The interesting part, Nuraini said, was that through text messages and chats people can form romantic relationships.
Here, she said there was a redefininition in relationships and break-ups. "A breakup happens when they stop contacting each other," she said. Nuraini said that they still need to test this thesis through other cases and interviewees.
Nuraini said that mediated-relationships - be it friendships or romance - could only work when both parties share the same level of openness.
She said that for people who reject meeting new people via text message or chat, their privacy is something very important.
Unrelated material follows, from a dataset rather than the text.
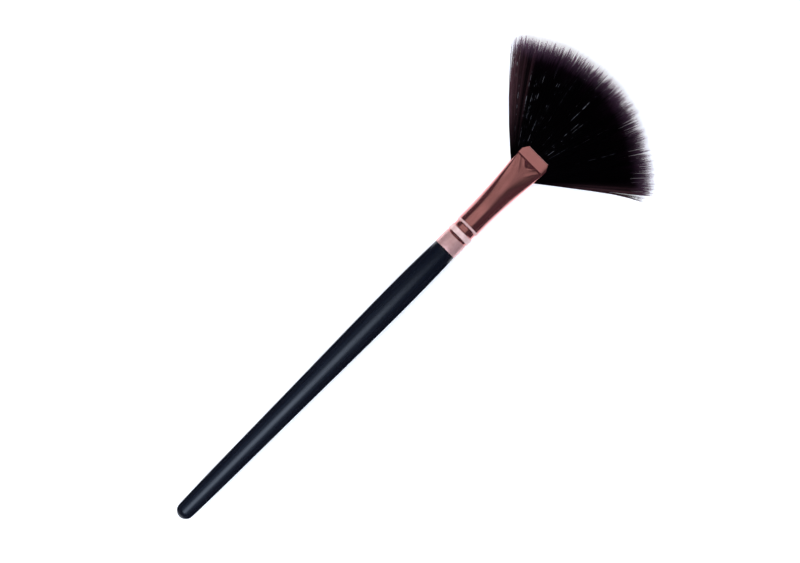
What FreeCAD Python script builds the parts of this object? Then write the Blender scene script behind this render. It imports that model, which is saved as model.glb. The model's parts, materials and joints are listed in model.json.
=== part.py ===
"""Fan makeup brush: a turned handle, a drawn and flattened ferrule, a glue plug and a fan of bristles.

The brush is modelled along +X with the joint between handle and ferrule at x = 0,
the fan's flat faces up and down, and is laid on the table at the end.
All sizes are in millimetres.
"""

import FreeCAD, Part

import math
import os

V = FreeCAD.Vector
AXIS = V(1, 0, 0)

# Handle: turned wood, one piece with the tang that goes up the ferrule
handle_length = 110.0
handle_tail_radius = 2.66
handle_lower_radius = 3.29
handle_lower_place = 73.0
handle_upper_radius = 3.71
handle_upper_place = 43.8
handle_belly_radius = 3.98
handle_belly_place = 18.4
handle_joint_radius = 3.64
tang_length = 12.4
tang_chamfer = 0.8

# Ferrule: seamless tube, round at the handle and pressed flat at the mouth
ferrule_radius = 3.74
ferrule_wall = 0.30
ferrule_length = 38.8
round_length = 14.0
rim_chamfer = 0.10
mouth_half_width = 5.16
mouth_half_height = 1.10
flatten_power = 1.6
mouth_squareness = 5.0

# Rolled rings that lock the ferrule to the tang
thin_groove_place = 4.95
thin_groove_width = 0.75
thin_groove_depth = 0.20
bead_crown = 0.09
wide_groove_place = 7.2
wide_groove_width = 1.9
wide_groove_depth = 0.24
wide_groove_slope = 0.22
ridge_width = 0.8
ridge_crown = 0.06

# Pressed band at the mouth, its cut corners and the facet pressed in behind it
band_length = 3.35
band_flare = 0.07
corner_length = 2.1
lip_half_width = 3.85
facet_length = 5.8
facet_depth = 0.16
facet_point_half_width = 0.5
facet_base_half_width = 3.6

# Glue plug that pots the roots of the bristles
plug_gap = 0.4
plug_length = 10.2
socket_depth = 4.5
socket_rim = 0.45

# Fan of bristles, spreading from a point inside the ferrule
apex_depth = 10.5
stem_depth = 4.4
fan_reach = 42.5
fan_half_angle = 49.0
fan_lean = -1.6
lock_count = 64
lock_unevenness = 0.3
fan_root = 3.0
swell_half_thickness = 1.60
swell_place = 21.0
thinning_half_thickness = 1.05
thinning_place = 33.0
valley_place = 38.8
valley_stagger = 2.6
valley_share = 0.72
crown_stagger = 0.2
tip_stagger = 2.8
tip_half_thickness = 0.08

# Clearances: pieces seated in the ferrule, and the fan between its lips and side slots
seat_gap = 0.03
lip_gap = 0.10
slot_gap = 0.04
slot_margin = 2.0

# Straight cuts that follow the handle's curve from its tail to the joint
HANDLE_CUTS = 8

# Straight sides round the flattened tube, and the shares of its length at which it has a section
SIDES = 32
STATIONS = (0.0, 0.2, 0.4, 0.6, 0.8, 1.0)


def stagger(index, salt):
    """A repeatable share from 0 to 1 that scatters the locks unevenly."""
    return (math.sin(index * 12.9898 + salt * 78.233) * 43758.5453) % 1.0


def polyline(points):
    """Straight edges through points given as (x, radius)."""
    places = [V(x, 0, r) for x, r in points]
    return [Part.makeLine(a, b) for a, b in zip(places, places[1:])]


def arc(start, middle, end):
    """A circular edge through three points given as (x, radius)."""
    return Part.Arc(*(V(x, 0, r) for x, r in (start, middle, end))).toShape()


def turned(edges, start, end):
    """The solid turned about X under a chain of edges from x = start to x = end."""
    first = edges[0].firstVertex(True).Point
    last = edges[-1].lastVertex(True).Point
    closing = [
        Part.makeLine(V(start, 0, 0), first),
        Part.makeLine(last, V(end, 0, 0)),
        Part.makeLine(V(end, 0, 0), V(start, 0, 0)),
    ]
    outline = Part.Wire([closing[0], *edges, closing[1], closing[2]])
    return Part.Face(outline).revolve(V(0, 0, 0), AXIS, 360)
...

Usually, she said, people from big cities, such as Jakarta were the ones who like to keep to themselves. "How someone gives meaning to what's private is the problem of modern people," she said.
Tina, a Jakartan freelance worker, said that she ignores random text messages that come to her because of the way the messages were written - abbreviations, grammatical errors, and mixture of numbers and letters to form words - she was sure that she would not relate to the person who wrote the message.
"I'd rather not waste my time," she said.
She was also concerned about safety issues. "We don't know who those people are. If we meet someone at work, we somehow know where they come from. Or if I was introduced by a friend, I wouldn't mind to respond."
Tina's concerns are valid as there have been cases of teenage rape or sexual harassment in which the victim knew the attacker through text message.
Irenius Kusumawardani, however, is one of the lucky people who met love of her life thanks to a chat room facilitated by the telecommunication provider Excelcomindo for XL users.
What started as a nocturnal the past-time to survive her insomnia, became a love story, as she met and dated her now fianc? in the chat room.
She said that she was very protective of her identity and cellular phone number. She only revealed her personal number after she met her fianc? in person.
"I don't use the chat room anymore," she said. She doesn't have trouble sleeping at night as well. "Now I can sleep easily. My fianc? sings lullabies to me before I go to sleep," she said.